Material:
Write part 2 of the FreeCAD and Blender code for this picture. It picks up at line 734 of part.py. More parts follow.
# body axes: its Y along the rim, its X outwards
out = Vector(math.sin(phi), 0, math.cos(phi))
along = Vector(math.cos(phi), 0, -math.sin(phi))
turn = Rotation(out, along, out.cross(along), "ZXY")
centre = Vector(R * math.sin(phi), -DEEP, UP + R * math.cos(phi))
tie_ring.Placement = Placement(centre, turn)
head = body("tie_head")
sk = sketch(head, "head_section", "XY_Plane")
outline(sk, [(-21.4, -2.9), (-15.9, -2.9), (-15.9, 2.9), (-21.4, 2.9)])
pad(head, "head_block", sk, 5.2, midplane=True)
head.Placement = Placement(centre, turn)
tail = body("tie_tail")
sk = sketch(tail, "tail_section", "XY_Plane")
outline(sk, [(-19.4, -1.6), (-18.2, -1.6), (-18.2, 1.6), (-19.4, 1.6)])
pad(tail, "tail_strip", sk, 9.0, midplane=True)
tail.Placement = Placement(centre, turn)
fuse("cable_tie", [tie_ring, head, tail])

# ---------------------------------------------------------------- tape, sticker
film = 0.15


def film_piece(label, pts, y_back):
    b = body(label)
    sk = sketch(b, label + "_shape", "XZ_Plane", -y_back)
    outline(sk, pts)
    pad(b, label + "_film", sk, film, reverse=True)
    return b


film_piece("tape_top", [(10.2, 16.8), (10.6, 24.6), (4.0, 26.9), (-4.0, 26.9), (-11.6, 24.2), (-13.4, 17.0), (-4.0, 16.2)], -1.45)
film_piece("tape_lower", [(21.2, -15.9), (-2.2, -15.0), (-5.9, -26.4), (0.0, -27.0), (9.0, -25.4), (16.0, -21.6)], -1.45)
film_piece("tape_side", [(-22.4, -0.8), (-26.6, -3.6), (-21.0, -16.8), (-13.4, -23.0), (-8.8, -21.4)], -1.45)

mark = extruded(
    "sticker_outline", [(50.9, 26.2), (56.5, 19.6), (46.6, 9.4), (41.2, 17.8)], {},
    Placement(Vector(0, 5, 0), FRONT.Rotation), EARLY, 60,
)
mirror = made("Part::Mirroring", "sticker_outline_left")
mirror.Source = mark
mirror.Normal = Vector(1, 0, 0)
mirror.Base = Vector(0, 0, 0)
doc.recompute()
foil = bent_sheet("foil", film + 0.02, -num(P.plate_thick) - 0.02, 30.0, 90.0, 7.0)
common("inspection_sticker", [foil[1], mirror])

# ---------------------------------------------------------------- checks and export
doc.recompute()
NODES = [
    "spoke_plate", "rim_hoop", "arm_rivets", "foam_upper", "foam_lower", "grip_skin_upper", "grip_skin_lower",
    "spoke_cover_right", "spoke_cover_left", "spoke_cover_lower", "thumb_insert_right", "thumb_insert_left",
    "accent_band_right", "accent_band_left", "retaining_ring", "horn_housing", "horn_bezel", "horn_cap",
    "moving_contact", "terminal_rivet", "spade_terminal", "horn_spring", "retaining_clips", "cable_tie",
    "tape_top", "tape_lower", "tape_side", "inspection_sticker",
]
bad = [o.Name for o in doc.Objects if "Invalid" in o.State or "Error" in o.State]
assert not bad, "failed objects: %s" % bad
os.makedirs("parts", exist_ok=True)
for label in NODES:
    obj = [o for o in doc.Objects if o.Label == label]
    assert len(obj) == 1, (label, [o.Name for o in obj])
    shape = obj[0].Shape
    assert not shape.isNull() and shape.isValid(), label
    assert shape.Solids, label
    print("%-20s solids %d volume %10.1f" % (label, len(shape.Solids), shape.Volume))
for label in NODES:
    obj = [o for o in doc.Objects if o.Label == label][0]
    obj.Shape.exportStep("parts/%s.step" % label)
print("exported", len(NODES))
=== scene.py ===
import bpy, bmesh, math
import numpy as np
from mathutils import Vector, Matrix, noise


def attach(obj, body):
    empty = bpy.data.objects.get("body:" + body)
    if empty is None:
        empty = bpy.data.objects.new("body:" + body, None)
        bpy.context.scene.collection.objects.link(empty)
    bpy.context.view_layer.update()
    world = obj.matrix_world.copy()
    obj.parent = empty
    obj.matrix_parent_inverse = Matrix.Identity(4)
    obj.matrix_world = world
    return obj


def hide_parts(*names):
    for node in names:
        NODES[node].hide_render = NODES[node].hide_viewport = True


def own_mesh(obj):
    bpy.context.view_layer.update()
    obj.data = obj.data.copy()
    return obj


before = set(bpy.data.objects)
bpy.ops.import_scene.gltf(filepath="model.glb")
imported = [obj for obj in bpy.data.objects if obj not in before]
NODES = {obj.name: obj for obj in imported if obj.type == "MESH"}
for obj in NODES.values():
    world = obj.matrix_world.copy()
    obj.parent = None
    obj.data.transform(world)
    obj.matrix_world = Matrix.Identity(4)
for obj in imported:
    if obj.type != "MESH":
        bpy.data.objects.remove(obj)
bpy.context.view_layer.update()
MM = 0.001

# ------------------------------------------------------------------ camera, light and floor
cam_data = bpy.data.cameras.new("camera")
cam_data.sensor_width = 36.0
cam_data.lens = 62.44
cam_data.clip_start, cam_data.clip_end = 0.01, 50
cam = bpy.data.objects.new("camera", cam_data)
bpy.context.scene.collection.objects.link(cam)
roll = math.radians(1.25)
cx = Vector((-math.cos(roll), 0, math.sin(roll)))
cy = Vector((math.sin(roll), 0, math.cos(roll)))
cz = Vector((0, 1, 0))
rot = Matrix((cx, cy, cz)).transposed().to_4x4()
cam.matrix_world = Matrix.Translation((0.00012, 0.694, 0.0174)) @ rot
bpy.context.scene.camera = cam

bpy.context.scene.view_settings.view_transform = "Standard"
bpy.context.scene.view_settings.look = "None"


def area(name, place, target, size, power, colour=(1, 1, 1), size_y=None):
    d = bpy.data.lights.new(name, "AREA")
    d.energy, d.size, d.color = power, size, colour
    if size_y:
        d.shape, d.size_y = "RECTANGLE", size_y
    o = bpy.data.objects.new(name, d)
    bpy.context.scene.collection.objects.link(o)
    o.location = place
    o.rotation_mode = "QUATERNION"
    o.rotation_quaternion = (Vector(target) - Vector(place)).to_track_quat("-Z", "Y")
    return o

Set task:
Starting at the line that contains "assert shape.Solids, label" and ending at the line that contains "bpy.context.scene.collection.objects.link(empty)", repeat each line exactly, both ends included, and nothing else.

Final result:
    assert shape.Solids, label
    print("%-20s solids %d volume %10.1f" % (label, len(shape.Solids), shape.Volume))
for label in NODES:
    obj = [o for o in doc.Objects if o.Label == label][0]
    obj.Shape.exportStep("parts/%s.step" % label)
print("exported", len(NODES))
=== scene.py ===
import bpy, bmesh, math
import numpy as np
from mathutils import Vector, Matrix, noise


def attach(obj, body):
    empty = bpy.data.objects.get("body:" + body)
    if empty is None:
        empty = bpy.data.objects.new("body:" + body, None)
        bpy.context.scene.collection.objects.link(empty)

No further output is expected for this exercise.